Resilience and Recovery

The Blinding Light of Privilege

By June 9, 2020No Comments

It’s Happening Here

The last two months have brought to the forefront just how ugly privilege can be. While many suffered, billionaires increased their wealth amid COVID-19. US police allowed white people to show up and protest armed with assault rifles, then people of colour (and their allies) protested unarmed and met tear gas, rubber bullets, arrest, and worse. Black and Indigenous people (Chantel Moore, Regis Paquet, Jason Collins, and more) have been killed by police here in Canada in the last couple of months. Politicians called for restarting pipeline construction because protesters can’t gather during the current COVID-19 restrictions. And here in the Okanagan, swastikas were painted on public property.

Systemic privilege and racism create oppression in Canada. You’ve heard the stats. 30% of incarcerated people in Canada are Indigenous and 22% of homicide victims are Indigenous despite making up on 5% of the population. Incarceration of black Canadians rose 77% from 2005-2015 while white incarceration dropped by 6%. Residential schools. No clean drinking water for First Nations. Japanese internment camps. And more and more and more. Racism and privilege are alive and well in Canada.

Acknowledging Privilege

I am privileged. I’m a white Canadian male who grew up with education and opportunity. I don’t live in fear of getting sick, being harmed or abused at home or when I walk alone on the street, or being unfairly treated because of gender, race, or other things out of my control. I have the privilege to choose to build a company. While decades of systemic inequity have caused oppression for some, it has enabled privilege for me.

The light that shines on privilege is blinding me. It is ugly to hold up the mirror. I am repulsed by how some are using it to deepen their privilege and divide and oppress others. I’m aware that my own circumstance gives me privilege, some that I can see and feel, and some that I am blind to. And that my privilege comes at the expense of others. I do not know all of the effects of my own privilege.

What Are We Doing About It?

I can do better, starting with Purppl (Purposeful People). Purppl works alongside many people who are changing the systemic and structural issues that create this oppression. We’ve learned that the systemic inequity around economic and social wellbeing is a major contributing problem to racism, gender equity, climate change, poverty, mental illness, and more. These movements are all connected to the underlying systemic inequity of economic and social privilege.

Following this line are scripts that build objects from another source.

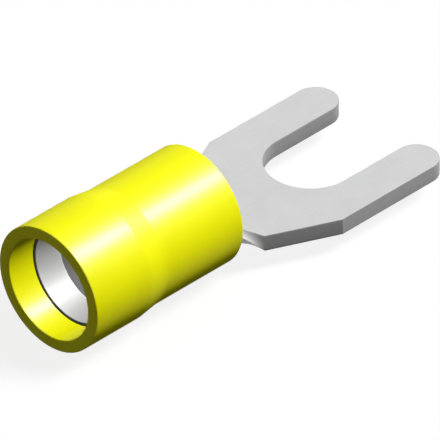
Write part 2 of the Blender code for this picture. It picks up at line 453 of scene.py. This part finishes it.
def makeShearedEdgeWithShade():
    # The punch leaves a clean band with upright lines, then a rougher torn band below; both are coloured
    # darker than the plate, partly bare cut metal and partly painted shade on the walls.
    # A painted highlight brightens the outer half of the neck's cut, where the twisting neck would catch the
    # light.
    look = shearAndShadeSettings
    material, tree, shader, ending = startMaterial("shearedEdgeWithShade")
    place = placeInMm(tree)
    split = addNode(tree, "ShaderNodeSeparateXYZ")
    feed(tree, split.inputs["Vector"], place)
    upright = addNode(tree, "ShaderNodeCombineXYZ")
    for source, target in zip(("Z", "X", "Y"), upright.inputs):
        feed(tree, target, split.outputs[source])
    lines = useGroup(tree, drawnLines, place=upright.outputs["Vector"], **look["lines"])
    skin = useGroup(tree, skinGrain, place=place, **look["skin"])
    ragged = swung(tree, noiseAt(tree, place, look["raggedScale"], detail=2.0), 0.0, look["raggedSwing"])
    depth = calc(tree, "ADD", meshMark(tree, "sheetDepth"), ragged)
    softness = look["tearSoftness"]
    torn = mapValue(tree, depth, look["tearFrom"] - softness, look["tearFrom"] + softness)
    patches = useGroup(tree, cloudyPatches, place=place, light=look["shadedCutColour"], dark=look["shadedTornColour"],
                       **look["patches"])
    cut = mixColour(tree, scaled(tree, torn, look["tornShare"]), patches["colour"], look["shadedTornColour"])
    # Painted highlight: the cut is mixed towards a bright colour where the mesh marks the neck
    feed(tree, shader.inputs["Base Color"],
         mixColour(tree, meshMark(tree, "paintedNeckHighlight"), cut, look["neckHighlightColour"]))
    shader.inputs["Metallic"].default_value = look["metallic"]
    feed(tree, shader.inputs["Roughness"],
         calc(tree, "MULTIPLY_ADD", torn, look["tornRoughness"], look["roughness"]))
    shader.inputs["Specular IOR Level"].default_value = look["gloss"]
    smooth = calc(tree, "MULTIPLY", lines["height"], calc(tree, "SUBTRACT", 1.0, torn))
    coarse = calc(tree, "MULTIPLY", skin["height"], torn)
    addBump(tree, shader, calc(tree, "ADD", smooth, coarse), look["bumpDepth"])
    arrange(tree, ending)
    return material


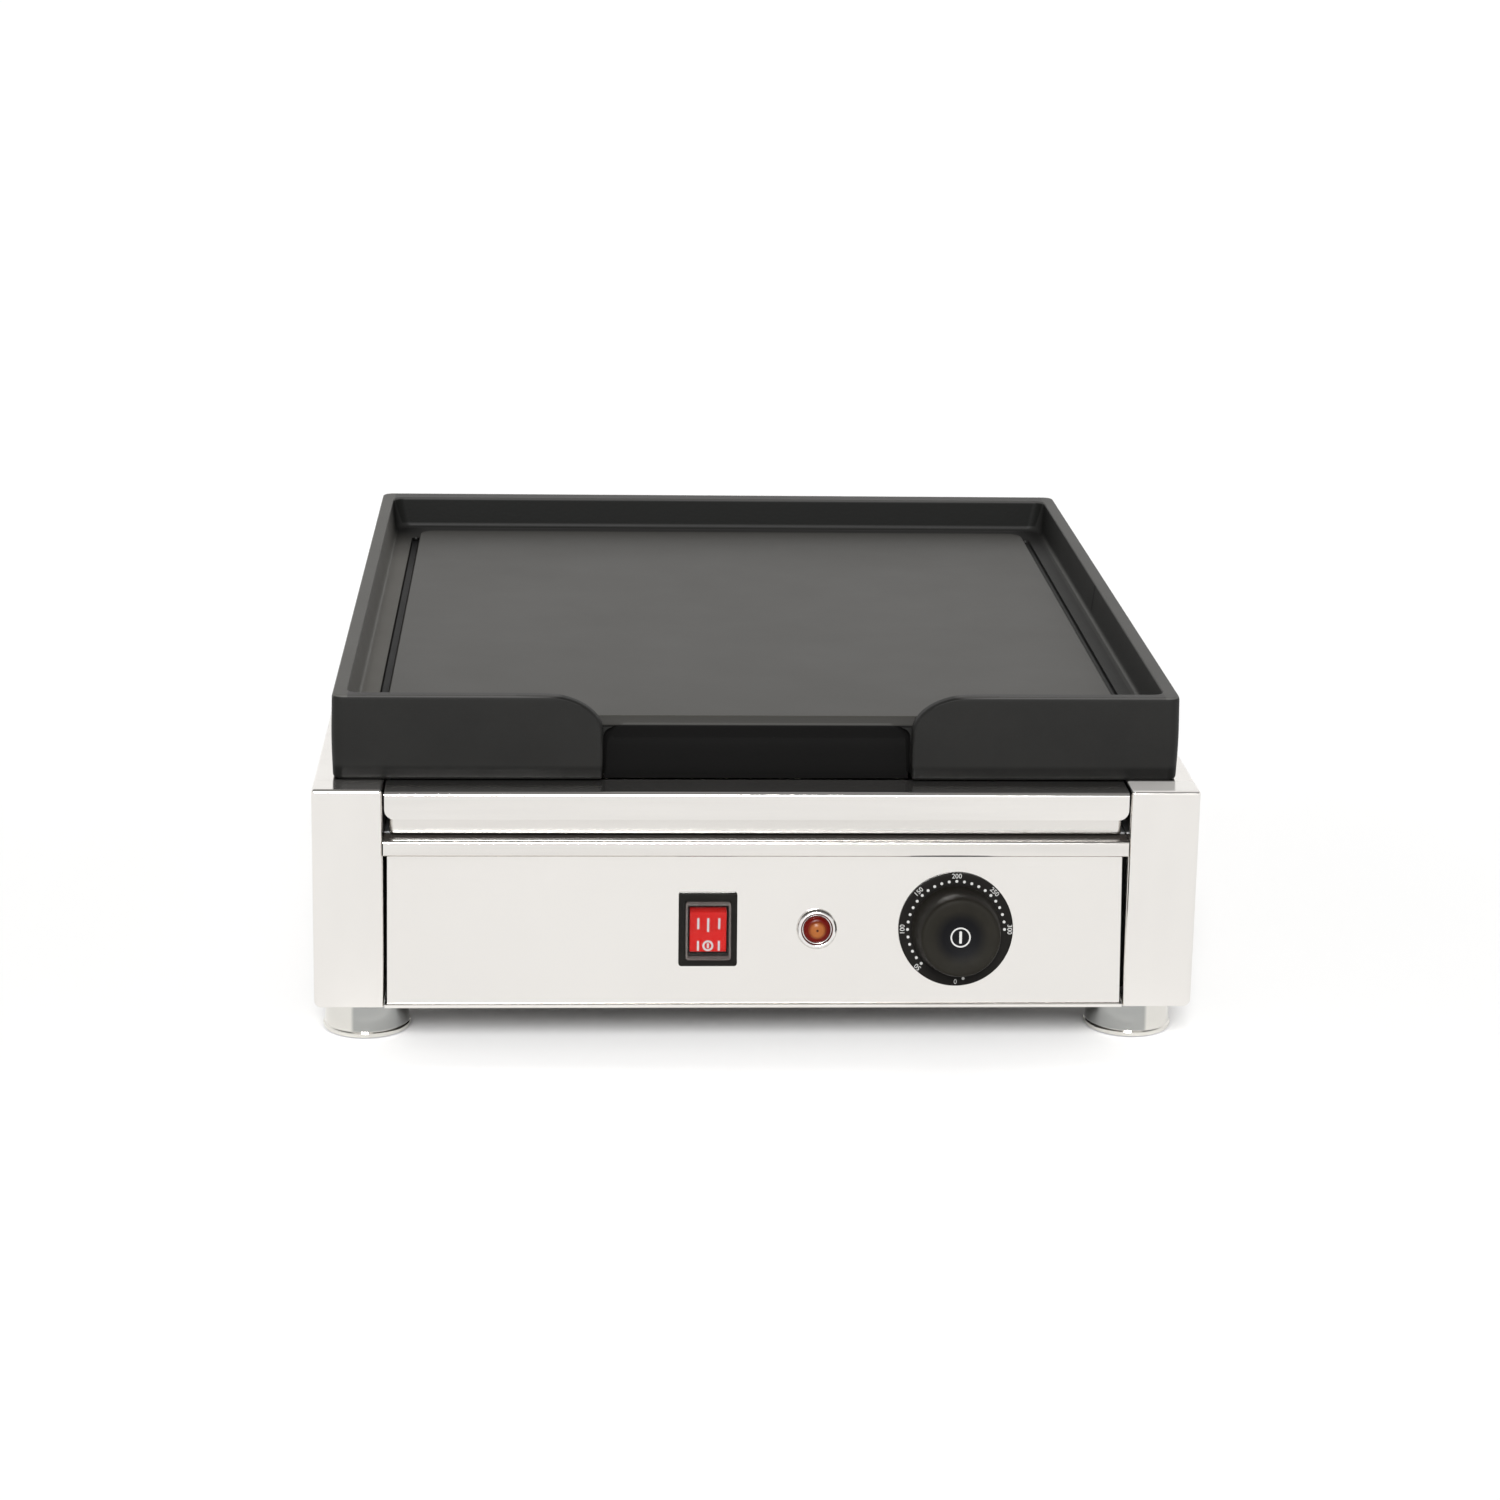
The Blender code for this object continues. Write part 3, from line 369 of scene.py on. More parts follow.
def texture(place, scale, detail=3.0, rough=0.5):
    """Noise from 0 to 1, in cycles per metre: one number, or one for each axis."""
    scales = scale if isinstance(scale, tuple) else (scale,) * 3
    stretch = node(place.id_data, "Mapping", Vector=place, Scale=scales)
    return node(place.id_data, "TexNoise", Vector=stretch.outputs[0], Scale=1.0, Detail=detail,
                Roughness=rough).outputs[0]


def ranged(value, low, high, to_low=0.0, to_high=1.0):
    """A value mapped from low..high to to_low..to_high, and held outside them."""
    made = node(value.id_data, "MapRange", {"clamp": True})
    for number, socket in zip((value, low, high, to_low, to_high), made.inputs):
        feed(number, socket)
    return made.outputs[0]


def mixed(factor, first, second):
    """A colour between two colours, each a socket or (r, g, b)."""
    made = node(factor.id_data, "Mix", {"data_type": "RGBA"})
    feed(factor, made.inputs[0])
    for socket, colour in ((made.inputs[6], first), (made.inputs[7], second)):
        feed(colour if isinstance(colour, bpy.types.NodeSocket) else (*colour, 1.0), socket)
    return made.outputs[2]


def paint(shader, *layers, target="Base Color"):
    """Lay (mask, colour) layers over what a shader's input is linked to, the last one on top."""
    value = shader.inputs[target].links[0].from_socket
    for mask, colour in layers:
        value = mixed(mask, value, colour)
    feed(value, shader.inputs[target])


def surface(name, colour, other, roughness, metallic=0.0, blotch=60, grain=1800, bump=0.15, depth=0.00004,
            specular=0.5):
    """A material with blotchy colour, roughness that varies with it, and a grain that is felt as bump."""
    material, shader, place = graph(name)
    patches = texture(place, blotch, 4.0, 0.55)
    fine = texture(place, grain, 3.0, 0.6)
    feed(mixed(ranged(patches, 0.32, 0.68), colour, other), shader.inputs["Base Color"])
    feed(maths("ADD", ranged(patches, 0.3, 0.7, *roughness), ranged(fine, 0.2, 0.8, -0.02, 0.02)),
         shader.inputs["Roughness"])
    relief = node(place.id_data, "Bump", Strength=bump, Distance=depth, Height=fine)
    feed(relief.outputs[0], shader.inputs["Normal"])
    shader.inputs["Metallic"].default_value = metallic
    shader.inputs["Specular IOR Level"].default_value = specular
    return material


def steel(name, colour=(0.8, 0.778, 0.748), other=(0.772, 0.75, 0.721), roughness=(0.11, 0.16),
          grain=(14, 1700, 1700), blotch=9):
    """Polished sheet with fine lines, which run along X unless the grain says otherwise."""
    return surface(name, colour, other, roughness, 1.0, blotch, grain, 0.06, 0.00003)


def pan_steel():
    """Duller steel, with painted shade on its underside."""
    material = steel("steel_pan", (0.752, 0.729, 0.698), (0.706, 0.684, 0.655), (0.18, 0.26), blotch=STREAKS)
    shader, place = opened(material)
    # painted shade: a dark band on the pan's underside
    under = ranged(axes(place)["Z"], TRAY_BOTTOM + 0.0002, TRAY_BOTTOM + 0.0006, 1, 0)
    paint(shader, (under, (0.07, 0.064, 0.058)))
    return material


def base_steel():
    """Bright at the hem in front; inside the body rougher, and darkened with painted shade."""
    material = steel("steel_base")
    shader, place = opened(material)
    inside = ranged(axes(place)["Y"], FRONT_Y + 0.01, FRONT_Y + 0.012)
    # painted shade inside the body, and a rougher surface there
    paint(shader, (inside, (0.12, 0.115, 0.11)))
    paint(shader, (inside, (0.62, 0.62, 0.62)), target="Roughness")
    return material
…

Grassroots leaders in the social enterprise and social innovation movement are building solutions to these major systemic challenges. Purppl’s role from the beginning has been to enable and accelerate those who are leading (quietly or overtly). We will continue to empower and amplify those leaders.

We can do better. 70% of organizations we work with are led by women, but only a few by Black, Indigenous, and People of Colour (BIPOC). We will add more diversity on our team, our board, and in our client mix by purposely seeking it out. We will challenge norms in fundraising, philanthropy, and impact investing; in many ways these traditional structures keep privilege in the hands of few rather than create equity for many. We’ve already met with one of our community partners / funders to begin making changes. We will write, speak, and act with more conviction. We will listen harder, reflect often, and act decisively. We need to become an anti-racist organization, not just an ally.

Purppl started because we could see the undercurrent of economic privilege destroying our people, planet, and communities. The last couple of months, and especially the last couple of weeks have put a spotlight on that ugly privilege. We will not stand idly by.

I welcome your suggestions, comments, and convictions. I know I don’t stand alone in these thoughts.